World Cup diary - Messi and Maradona raise the stakes

By 30 June 2010 01:08

Argentina forward Lionel Messi has agreed a 'double or quits' bet with coach Diego Maradona that the diminutive playmaker scores against quarter-final opponents Germany on Saturday.

The initial bet was struck before Messi's previous game against Mexico, but has now been doubled. The stake remains undisclosed, although a haircut and shave deal might prove attractive to the grizzly Maradona.


Seven replicas of the FIFA World Cup trophy were stolen on Sunday, after a burglary at FIFA's offices in Johannesburg.

"We know there was a burglary at the FIFA offices. Seven replicas of the World Cup were stolen and several sweaters. Police are looking into it," said national police chief Bheki Cele.

Whether thieves are offering a free sweater with each World Cup trophy purchased remains to be seen.


Uruguay coach Oscar Tabarez may have stumbled upon the solution to England's repeated shortcomings at international level.

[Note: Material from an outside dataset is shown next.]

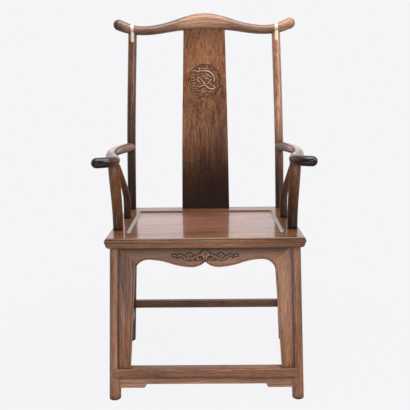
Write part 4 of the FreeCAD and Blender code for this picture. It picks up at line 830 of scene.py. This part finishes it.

He said: "Most of the (Uruguay) squad joined the national squad when they were still playing in Uruguay at around 22 years of age. Four years later, almost all of them are playing at important clubs overseas and they are capitalising on that experience of playing high-level football abroad."

With no members of the England World Cup squad ever plying their trade abroad to gain the required continental experience, it is perhaps no coincidence that they meet an early exit on a regular basis.


Outspoken Turkey coach Guus Hiddink believes FIFA president Sepp Blatter should make goal-line technology compulsory, or fall on his sword.

The Dutchman said "Sepp Blatter should announce tomorrow that video replays will be implemented, or he needs to resign."

It sounds like Guus is after somebody's job.


Former Scotland boss Craig Brown believes Scotland would have at least matched England's record at this summer's World Cup finals.

The former Scotland boss said: "Having seen the England games, I genuinely believe had Scotland been there, we would have done at least as well with the team we have at the moment and the manager we have."

We really are a laughing stock. With the majority of Scotland's international players plying their trade in the SPL, Brown's claims are more of an insult to the English than a measure of Scotland's ability.